▶ _Given task_
All of the data below should be written out exactly.

Data entries
───
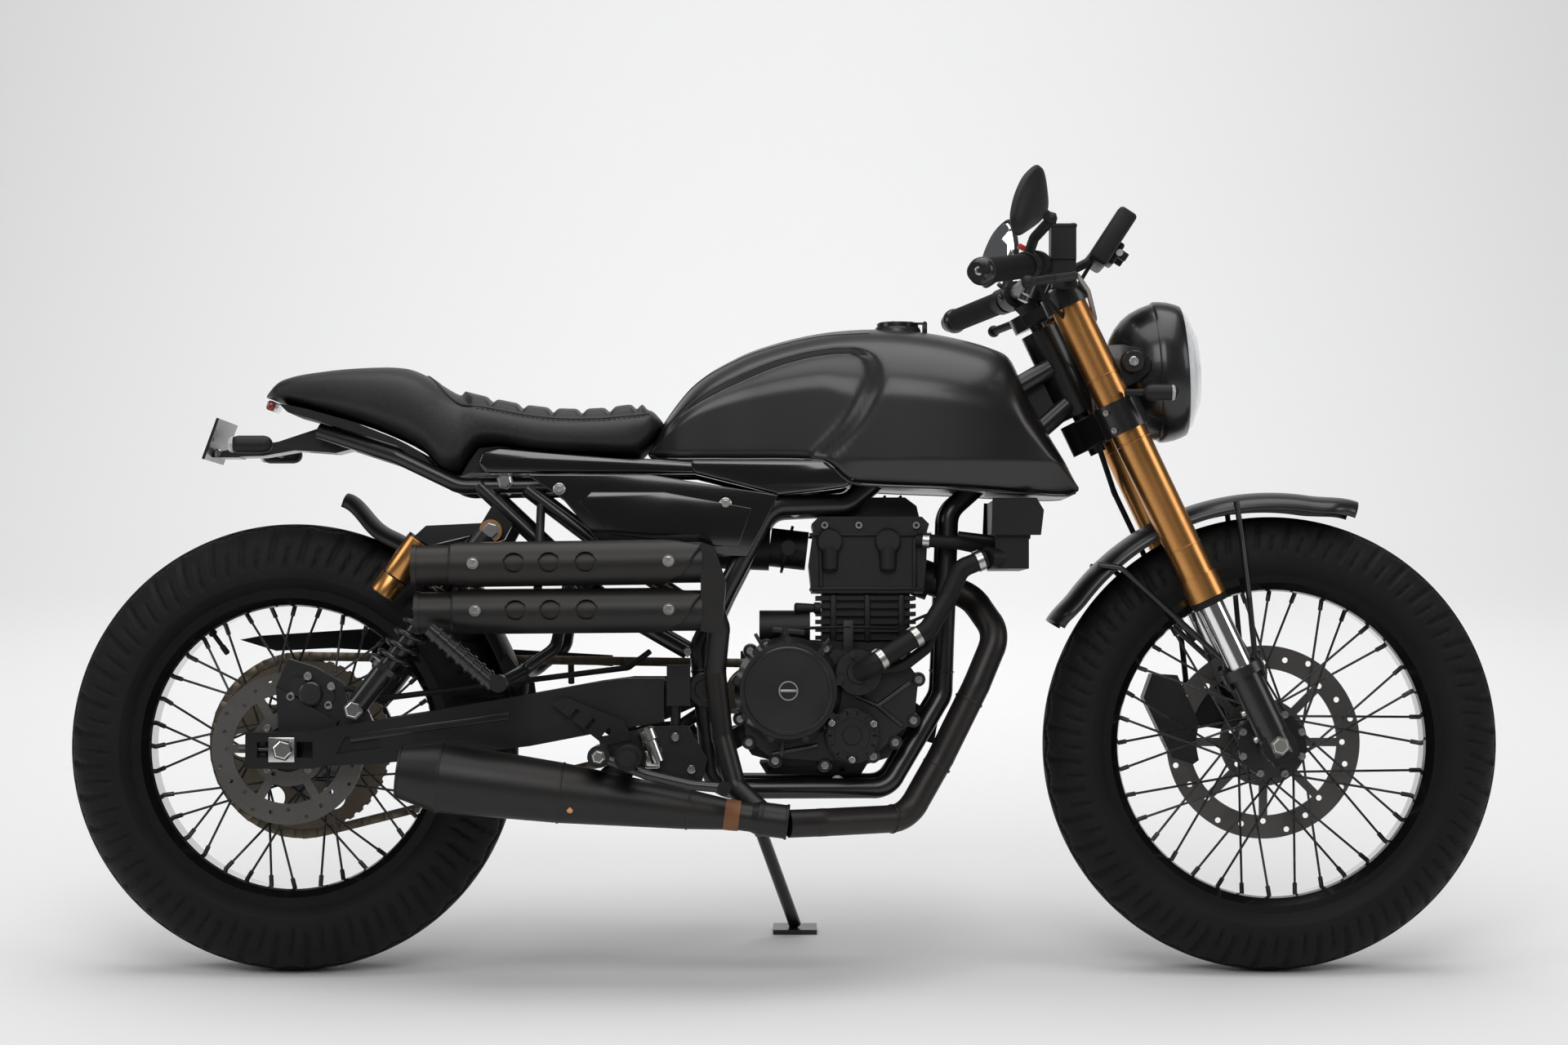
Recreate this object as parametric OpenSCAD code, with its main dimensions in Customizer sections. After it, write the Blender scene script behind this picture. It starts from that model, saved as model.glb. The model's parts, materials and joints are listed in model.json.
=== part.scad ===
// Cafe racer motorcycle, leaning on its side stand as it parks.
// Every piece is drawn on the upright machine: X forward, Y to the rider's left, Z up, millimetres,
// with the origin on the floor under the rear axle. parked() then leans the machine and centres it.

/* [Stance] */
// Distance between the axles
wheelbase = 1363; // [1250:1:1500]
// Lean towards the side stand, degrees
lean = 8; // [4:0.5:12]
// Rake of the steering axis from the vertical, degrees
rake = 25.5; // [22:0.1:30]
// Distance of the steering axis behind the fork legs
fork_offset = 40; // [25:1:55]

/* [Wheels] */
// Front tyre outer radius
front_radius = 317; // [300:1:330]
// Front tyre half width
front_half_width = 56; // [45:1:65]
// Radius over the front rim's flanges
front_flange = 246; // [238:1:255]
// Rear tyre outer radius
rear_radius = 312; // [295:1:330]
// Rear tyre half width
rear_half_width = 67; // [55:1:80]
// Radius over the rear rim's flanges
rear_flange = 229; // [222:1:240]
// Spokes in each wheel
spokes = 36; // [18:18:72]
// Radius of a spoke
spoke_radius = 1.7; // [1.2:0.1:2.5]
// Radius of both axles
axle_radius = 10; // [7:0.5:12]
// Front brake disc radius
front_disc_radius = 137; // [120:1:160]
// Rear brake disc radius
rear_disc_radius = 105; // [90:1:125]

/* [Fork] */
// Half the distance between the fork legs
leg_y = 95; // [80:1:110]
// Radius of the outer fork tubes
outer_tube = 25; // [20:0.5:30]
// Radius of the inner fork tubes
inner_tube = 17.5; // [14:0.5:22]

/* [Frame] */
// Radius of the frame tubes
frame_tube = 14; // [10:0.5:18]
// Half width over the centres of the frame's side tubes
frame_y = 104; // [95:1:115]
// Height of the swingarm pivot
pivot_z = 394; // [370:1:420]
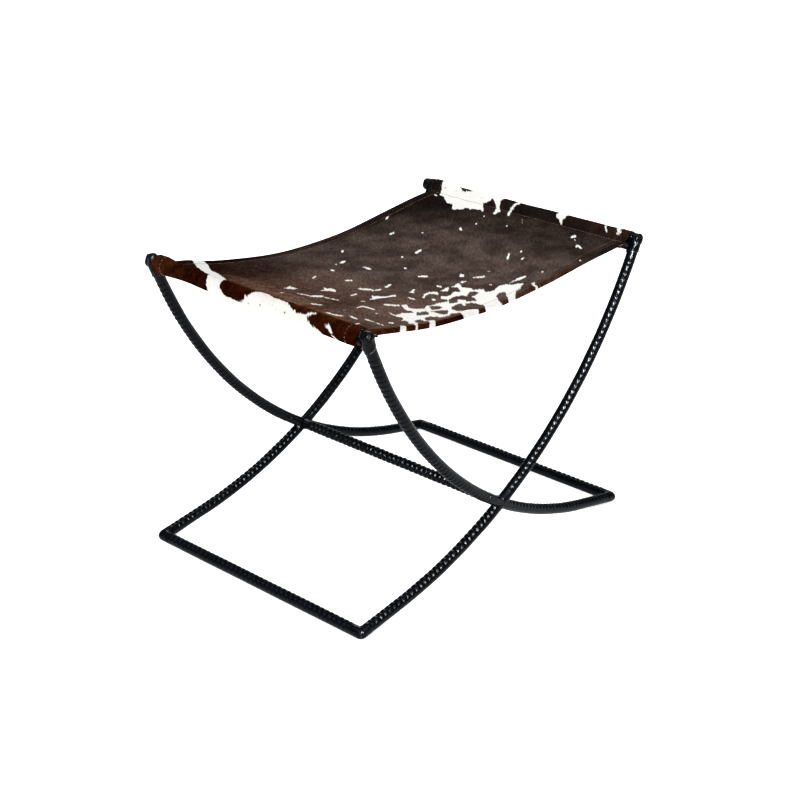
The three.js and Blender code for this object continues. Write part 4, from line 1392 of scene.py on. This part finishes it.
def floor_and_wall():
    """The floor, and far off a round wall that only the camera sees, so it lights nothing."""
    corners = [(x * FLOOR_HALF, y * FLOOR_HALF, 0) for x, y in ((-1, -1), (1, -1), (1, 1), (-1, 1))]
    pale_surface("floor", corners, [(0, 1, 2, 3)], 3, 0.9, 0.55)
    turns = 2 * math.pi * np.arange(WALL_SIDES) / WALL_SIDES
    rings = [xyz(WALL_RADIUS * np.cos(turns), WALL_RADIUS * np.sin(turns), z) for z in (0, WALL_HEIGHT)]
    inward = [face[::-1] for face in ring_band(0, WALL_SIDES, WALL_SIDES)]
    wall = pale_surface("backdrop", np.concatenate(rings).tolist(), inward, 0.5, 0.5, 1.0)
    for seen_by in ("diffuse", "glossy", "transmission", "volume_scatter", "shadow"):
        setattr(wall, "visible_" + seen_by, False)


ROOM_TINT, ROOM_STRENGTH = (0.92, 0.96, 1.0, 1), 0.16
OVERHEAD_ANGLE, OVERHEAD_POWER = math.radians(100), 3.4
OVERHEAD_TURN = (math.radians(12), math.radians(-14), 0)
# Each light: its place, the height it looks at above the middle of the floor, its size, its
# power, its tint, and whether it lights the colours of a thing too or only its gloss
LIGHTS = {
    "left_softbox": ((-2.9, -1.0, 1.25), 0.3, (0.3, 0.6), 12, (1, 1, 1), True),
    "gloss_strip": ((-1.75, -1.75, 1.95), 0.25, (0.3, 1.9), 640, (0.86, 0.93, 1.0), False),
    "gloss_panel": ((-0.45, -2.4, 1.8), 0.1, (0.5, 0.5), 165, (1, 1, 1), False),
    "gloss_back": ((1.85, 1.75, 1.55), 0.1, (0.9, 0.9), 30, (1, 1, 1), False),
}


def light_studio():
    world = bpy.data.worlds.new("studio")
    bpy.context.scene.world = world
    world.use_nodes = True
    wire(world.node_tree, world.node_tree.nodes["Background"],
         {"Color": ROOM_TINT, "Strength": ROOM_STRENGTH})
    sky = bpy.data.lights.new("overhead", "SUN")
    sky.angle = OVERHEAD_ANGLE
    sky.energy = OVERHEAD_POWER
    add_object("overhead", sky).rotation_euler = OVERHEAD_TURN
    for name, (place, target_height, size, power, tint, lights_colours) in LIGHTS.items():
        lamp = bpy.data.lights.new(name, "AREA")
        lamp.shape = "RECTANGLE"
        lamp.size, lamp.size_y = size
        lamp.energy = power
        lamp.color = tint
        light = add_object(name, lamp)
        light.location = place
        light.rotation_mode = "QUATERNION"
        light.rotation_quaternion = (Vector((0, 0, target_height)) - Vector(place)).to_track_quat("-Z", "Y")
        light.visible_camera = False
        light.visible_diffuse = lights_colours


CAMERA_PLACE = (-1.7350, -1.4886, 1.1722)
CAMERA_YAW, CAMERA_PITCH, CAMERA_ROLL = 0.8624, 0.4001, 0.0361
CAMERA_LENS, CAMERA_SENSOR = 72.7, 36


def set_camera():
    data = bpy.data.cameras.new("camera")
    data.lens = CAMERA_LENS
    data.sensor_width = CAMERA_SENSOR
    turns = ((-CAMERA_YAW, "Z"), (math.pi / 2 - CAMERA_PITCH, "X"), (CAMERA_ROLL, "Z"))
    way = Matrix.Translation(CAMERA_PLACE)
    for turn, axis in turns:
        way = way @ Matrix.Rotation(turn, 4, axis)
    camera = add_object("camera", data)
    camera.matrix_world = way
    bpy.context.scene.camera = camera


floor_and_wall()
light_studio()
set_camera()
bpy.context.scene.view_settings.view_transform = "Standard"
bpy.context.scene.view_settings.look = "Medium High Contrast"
───
▶ _Result of this exercise_
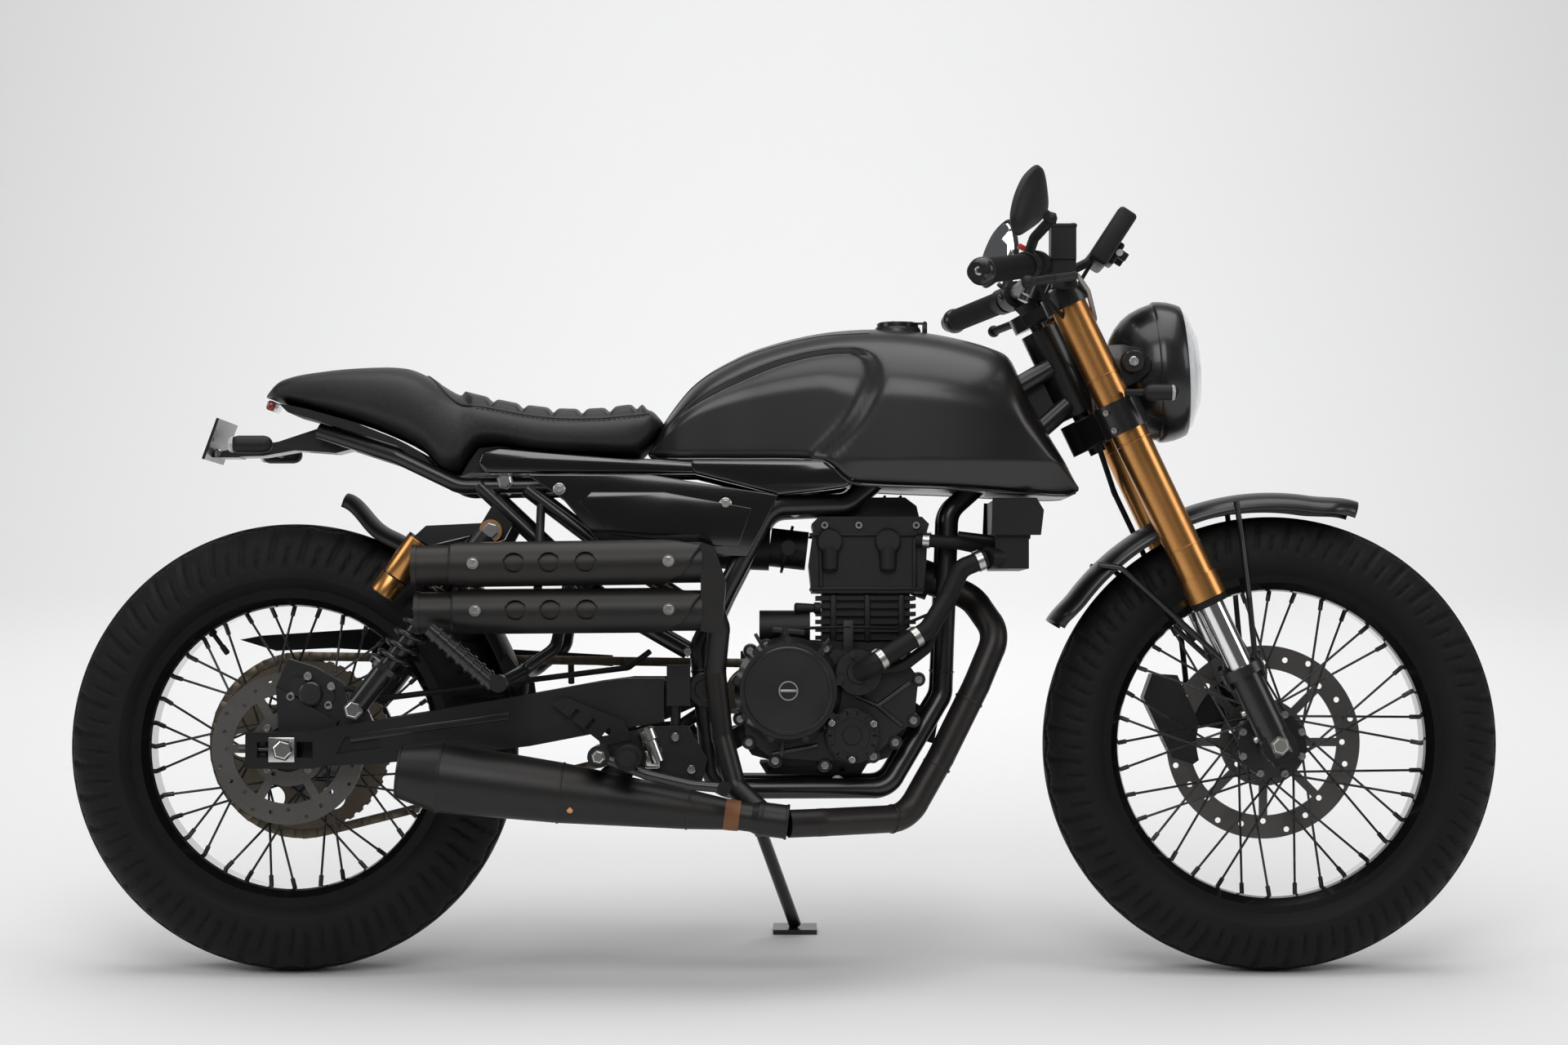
Recreate this object as parametric OpenSCAD code, with its main dimensions in Customizer sections. After it, write the Blender scene script behind this picture. It starts from that model, saved as model.glb. The model's parts, materials and joints are listed in model.json.
=== part.scad ===
// Cafe racer motorcycle, leaning on its side stand as it parks.
// Every piece is drawn on the upright machine: X forward, Y to the rider's left, Z up, millimetres,
// with the origin on the floor under the rear axle. parked() then leans the machine and centres it.

/* [Stance] */
// Distance between the axles
wheelbase = 1363; // [1250:1:1500]
// Lean towards the side stand, degrees
lean = 8; // [4:0.5:12]
// Rake of the steering axis from the vertical, degrees
rake = 25.5; // [22:0.1:30]
// Distance of the steering axis behind the fork legs
fork_offset = 40; // [25:1:55]

/* [Wheels] */
// Front tyre outer radius
front_radius = 317; // [300:1:330]
// Front tyre half width
front_half_width = 56; // [45:1:65]
// Radius over the front rim's flanges
front_flange = 246; // [238:1:255]
// Rear tyre outer radius
rear_radius = 312; // [295:1:330]
// Rear tyre half width
rear_half_width = 67; // [55:1:80]
// Radius over the rear rim's flanges
rear_flange = 229; // [222:1:240]
// Spokes in each wheel
spokes = 36; // [18:18:72]
// Radius of a spoke
spoke_radius = 1.7; // [1.2:0.1:2.5]
// Radius of both axles
axle_radius = 10; // [7:0.5:12]
// Front brake disc radius
front_disc_radius = 137; // [120:1:160]
// Rear brake disc radius
rear_disc_radius = 105; // [90:1:125]

/* [Fork] */
// Half the distance between the fork legs
leg_y = 95; // [80:1:110]
// Radius of the outer fork tubes
outer_tube = 25; // [20:0.5:30]
// Radius of the inner fork tubes
inner_tube = 17.5; // [14:0.5:22]

/* [Frame] */
// Radius of the frame tubes
frame_tube = 14; // [10:0.5:18]
// Half width over the centres of the frame's side tubes
frame_y = 104; // [95:1:115]
// Height of the swingarm pivot
pivot_z = 394; // [370:1:420]
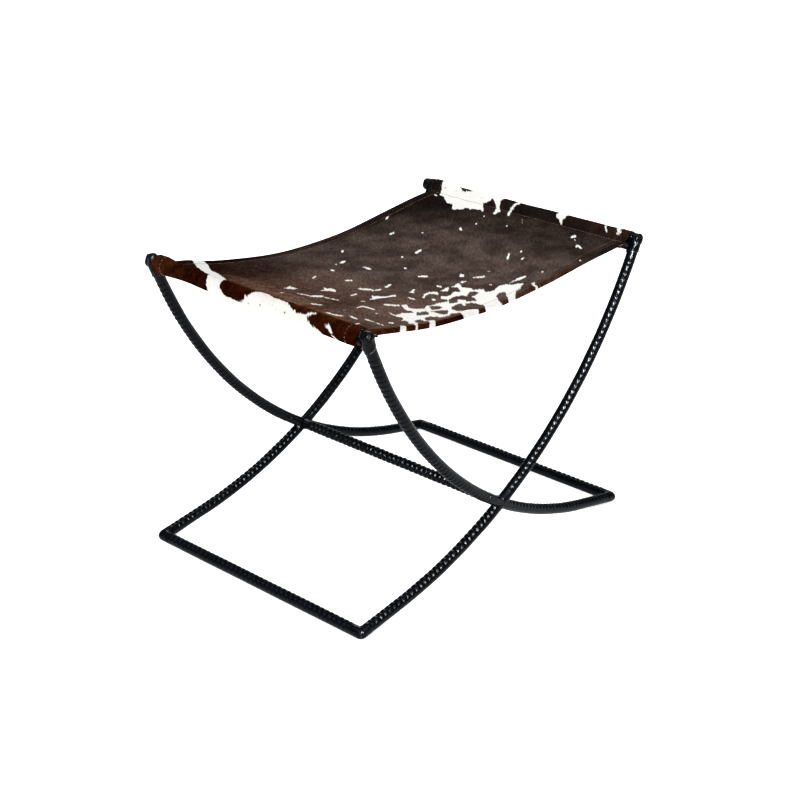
The three.js and Blender code for this object continues. Write part 4, from line 1392 of scene.py on. This part finishes it.
def floor_and_wall():
    """The floor, and far off a round wall that only the camera sees, so it lights nothing."""
    corners = [(x * FLOOR_HALF, y * FLOOR_HALF, 0) for x, y in ((-1, -1), (1, -1), (1, 1), (-1, 1))]
    pale_surface("floor", corners, [(0, 1, 2, 3)], 3, 0.9, 0.55)
    turns = 2 * math.pi * np.arange(WALL_SIDES) / WALL_SIDES
    rings = [xyz(WALL_RADIUS * np.cos(turns), WALL_RADIUS * np.sin(turns), z) for z in (0, WALL_HEIGHT)]
    inward = [face[::-1] for face in ring_band(0, WALL_SIDES, WALL_SIDES)]
    wall = pale_surface("backdrop", np.concatenate(rings).tolist(), inward, 0.5, 0.5, 1.0)
    for seen_by in ("diffuse", "glossy", "transmission", "volume_scatter", "shadow"):
        setattr(wall, "visible_" + seen_by, False)


ROOM_TINT, ROOM_STRENGTH = (0.92, 0.96, 1.0, 1), 0.16
OVERHEAD_ANGLE, OVERHEAD_POWER = math.radians(100), 3.4
OVERHEAD_TURN = (math.radians(12), math.radians(-14), 0)
# Each light: its place, the height it looks at above the middle of the floor, its size, its
# power, its tint, and whether it lights the colours of a thing too or only its gloss
LIGHTS = {
    "left_softbox": ((-2.9, -1.0, 1.25), 0.3, (0.3, 0.6), 12, (1, 1, 1), True),
    "gloss_strip": ((-1.75, -1.75, 1.95), 0.25, (0.3, 1.9), 640, (0.86, 0.93, 1.0), False),
    "gloss_panel": ((-0.45, -2.4, 1.8), 0.1, (0.5, 0.5), 165, (1, 1, 1), False),
    "gloss_back": ((1.85, 1.75, 1.55), 0.1, (0.9, 0.9), 30, (1, 1, 1), False),
}


def light_studio():
    world = bpy.data.worlds.new("studio")
    bpy.context.scene.world = world
    world.use_nodes = True
    wire(world.node_tree, world.node_tree.nodes["Background"],
         {"Color": ROOM_TINT, "Strength": ROOM_STRENGTH})
    sky = bpy.data.lights.new("overhead", "SUN")
    sky.angle = OVERHEAD_ANGLE
    sky.energy = OVERHEAD_POWER
    add_object("overhead", sky).rotation_euler = OVERHEAD_TURN
    for name, (place, target_height, size, power, tint, lights_colours) in LIGHTS.items():
        lamp = bpy.data.lights.new(name, "AREA")
        lamp.shape = "RECTANGLE"
        lamp.size, lamp.size_y = size
        lamp.energy = power
        lamp.color = tint
        light = add_object(name, lamp)
        light.location = place
        light.rotation_mode = "QUATERNION"
        light.rotation_quaternion = (Vector((0, 0, target_height)) - Vector(place)).to_track_quat("-Z", "Y")
        light.visible_camera = False
        light.visible_diffuse = lights_colours


CAMERA_PLACE = (-1.7350, -1.4886, 1.1722)
CAMERA_YAW, CAMERA_PITCH, CAMERA_ROLL = 0.8624, 0.4001, 0.0361
CAMERA_LENS, CAMERA_SENSOR = 72.7, 36


def set_camera():
    data = bpy.data.cameras.new("camera")
    data.lens = CAMERA_LENS
    data.sensor_width = CAMERA_SENSOR
    turns = ((-CAMERA_YAW, "Z"), (math.pi / 2 - CAMERA_PITCH, "X"), (CAMERA_ROLL, "Z"))
    way = Matrix.Translation(CAMERA_PLACE)
    for turn, axis in turns:
        way = way @ Matrix.Rotation(turn, 4, axis)
    camera = add_object("camera", data)
    camera.matrix_world = way
    bpy.context.scene.camera = camera


floor_and_wall()
light_studio()
set_camera()
bpy.context.scene.view_settings.view_transform = "Standard"
bpy.context.scene.view_settings.look = "Medium High Contrast"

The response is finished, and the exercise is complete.